**Stated task**
Each line from the beginning of the data below through the line containing "-Y, up is +Z." should be repeated exactly, please.

○ ○ ○ ○ ○ ○ ○

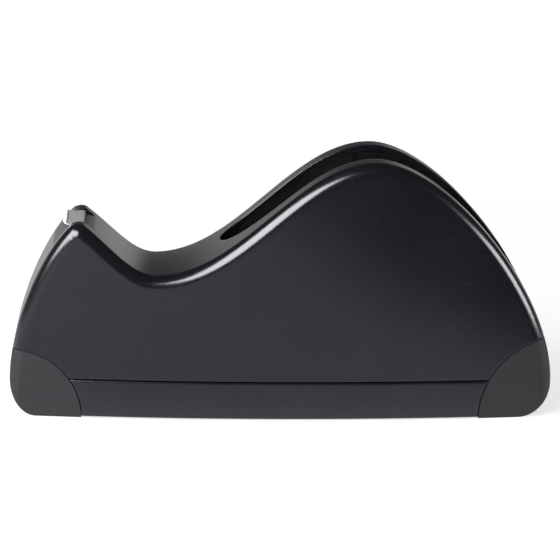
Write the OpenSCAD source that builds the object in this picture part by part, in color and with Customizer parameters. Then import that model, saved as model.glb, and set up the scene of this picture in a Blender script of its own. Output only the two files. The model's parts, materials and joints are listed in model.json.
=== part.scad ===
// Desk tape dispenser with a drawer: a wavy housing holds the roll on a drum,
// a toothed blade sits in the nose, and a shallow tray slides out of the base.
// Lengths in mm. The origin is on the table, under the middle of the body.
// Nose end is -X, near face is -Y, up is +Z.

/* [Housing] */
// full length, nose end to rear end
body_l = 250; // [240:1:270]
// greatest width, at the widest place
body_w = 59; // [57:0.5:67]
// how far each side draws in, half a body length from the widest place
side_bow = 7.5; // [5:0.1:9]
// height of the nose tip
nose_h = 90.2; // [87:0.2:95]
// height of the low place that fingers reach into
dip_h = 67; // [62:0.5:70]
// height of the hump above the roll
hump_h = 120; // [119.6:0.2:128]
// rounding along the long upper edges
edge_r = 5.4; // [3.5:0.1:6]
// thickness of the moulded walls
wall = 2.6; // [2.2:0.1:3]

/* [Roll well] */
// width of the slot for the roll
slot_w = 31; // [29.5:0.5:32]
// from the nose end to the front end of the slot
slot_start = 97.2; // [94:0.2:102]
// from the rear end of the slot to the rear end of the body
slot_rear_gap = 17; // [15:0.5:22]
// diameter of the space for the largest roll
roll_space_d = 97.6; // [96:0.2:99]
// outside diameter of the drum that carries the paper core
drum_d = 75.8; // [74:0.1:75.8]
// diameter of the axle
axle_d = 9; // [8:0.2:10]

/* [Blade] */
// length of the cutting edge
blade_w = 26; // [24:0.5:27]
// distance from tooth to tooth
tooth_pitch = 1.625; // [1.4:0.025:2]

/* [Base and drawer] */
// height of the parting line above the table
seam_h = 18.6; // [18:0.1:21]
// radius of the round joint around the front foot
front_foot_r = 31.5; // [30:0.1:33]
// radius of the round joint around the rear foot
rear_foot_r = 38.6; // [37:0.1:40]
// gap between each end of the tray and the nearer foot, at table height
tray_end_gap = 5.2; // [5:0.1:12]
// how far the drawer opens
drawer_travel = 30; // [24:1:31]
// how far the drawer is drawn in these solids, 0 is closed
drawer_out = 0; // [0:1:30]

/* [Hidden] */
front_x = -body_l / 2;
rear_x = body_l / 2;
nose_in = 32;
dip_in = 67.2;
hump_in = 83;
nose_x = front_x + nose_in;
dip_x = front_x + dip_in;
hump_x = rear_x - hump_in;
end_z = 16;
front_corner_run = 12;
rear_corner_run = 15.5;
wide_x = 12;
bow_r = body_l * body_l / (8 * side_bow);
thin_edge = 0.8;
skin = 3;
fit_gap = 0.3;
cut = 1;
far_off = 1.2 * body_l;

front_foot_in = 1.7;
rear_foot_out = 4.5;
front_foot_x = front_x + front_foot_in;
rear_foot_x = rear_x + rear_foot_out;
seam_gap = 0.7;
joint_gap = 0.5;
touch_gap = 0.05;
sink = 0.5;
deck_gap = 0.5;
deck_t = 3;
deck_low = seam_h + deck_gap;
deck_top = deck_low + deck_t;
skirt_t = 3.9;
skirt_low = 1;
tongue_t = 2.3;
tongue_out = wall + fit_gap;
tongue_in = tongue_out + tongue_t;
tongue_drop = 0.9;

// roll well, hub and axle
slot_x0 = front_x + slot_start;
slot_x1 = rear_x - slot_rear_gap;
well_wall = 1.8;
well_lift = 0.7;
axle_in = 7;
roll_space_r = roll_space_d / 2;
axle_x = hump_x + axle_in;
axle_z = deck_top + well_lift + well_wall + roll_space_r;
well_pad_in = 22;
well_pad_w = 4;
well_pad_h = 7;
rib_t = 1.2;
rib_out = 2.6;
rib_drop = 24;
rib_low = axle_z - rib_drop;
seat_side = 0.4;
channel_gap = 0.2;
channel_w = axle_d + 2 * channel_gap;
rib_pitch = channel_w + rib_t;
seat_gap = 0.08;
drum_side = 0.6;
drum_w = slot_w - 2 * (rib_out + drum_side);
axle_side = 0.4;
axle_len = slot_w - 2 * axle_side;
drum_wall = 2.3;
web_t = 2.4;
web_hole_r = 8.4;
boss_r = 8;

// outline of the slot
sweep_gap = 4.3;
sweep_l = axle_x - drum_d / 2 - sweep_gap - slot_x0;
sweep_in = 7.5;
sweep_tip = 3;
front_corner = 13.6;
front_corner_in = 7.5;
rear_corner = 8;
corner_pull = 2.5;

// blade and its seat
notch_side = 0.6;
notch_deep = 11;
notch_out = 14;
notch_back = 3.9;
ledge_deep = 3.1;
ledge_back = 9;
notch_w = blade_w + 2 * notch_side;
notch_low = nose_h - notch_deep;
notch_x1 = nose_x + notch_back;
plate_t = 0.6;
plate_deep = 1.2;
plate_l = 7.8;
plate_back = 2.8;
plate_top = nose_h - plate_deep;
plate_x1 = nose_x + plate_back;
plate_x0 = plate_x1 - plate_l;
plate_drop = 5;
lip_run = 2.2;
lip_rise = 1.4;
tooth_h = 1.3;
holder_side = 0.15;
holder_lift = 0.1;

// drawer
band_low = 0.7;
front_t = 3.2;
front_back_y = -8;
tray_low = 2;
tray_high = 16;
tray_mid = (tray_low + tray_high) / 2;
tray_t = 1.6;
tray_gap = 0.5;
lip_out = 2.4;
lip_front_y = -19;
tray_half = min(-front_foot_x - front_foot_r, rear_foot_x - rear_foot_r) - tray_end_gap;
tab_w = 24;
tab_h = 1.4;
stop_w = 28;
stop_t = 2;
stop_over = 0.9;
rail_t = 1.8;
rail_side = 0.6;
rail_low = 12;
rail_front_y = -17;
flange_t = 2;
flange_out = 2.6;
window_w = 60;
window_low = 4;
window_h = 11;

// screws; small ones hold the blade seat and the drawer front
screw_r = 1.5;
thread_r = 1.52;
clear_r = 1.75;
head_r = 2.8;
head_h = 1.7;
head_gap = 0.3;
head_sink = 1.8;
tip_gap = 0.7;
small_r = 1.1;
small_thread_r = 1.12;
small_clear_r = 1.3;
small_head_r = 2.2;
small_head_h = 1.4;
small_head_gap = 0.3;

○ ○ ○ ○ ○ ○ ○

**Task output**
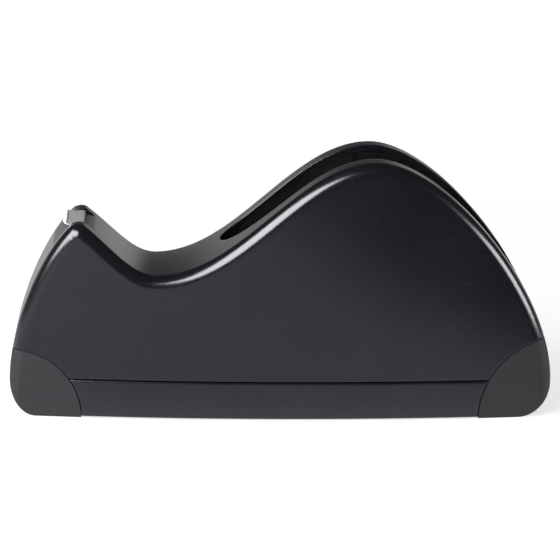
Write the OpenSCAD source that builds the object in this picture part by part, in color and with Customizer parameters. Then import that model, saved as model.glb, and set up the scene of this picture in a Blender script of its own. Output only the two files. The model's parts, materials and joints are listed in model.json.
=== part.scad ===
// Desk tape dispenser with a drawer: a wavy housing holds the roll on a drum,
// a toothed blade sits in the nose, and a shallow tray slides out of the base.
// Lengths in mm. The origin is on the table, under the middle of the body.
// Nose end is -X, near face is -Y, up is +Z.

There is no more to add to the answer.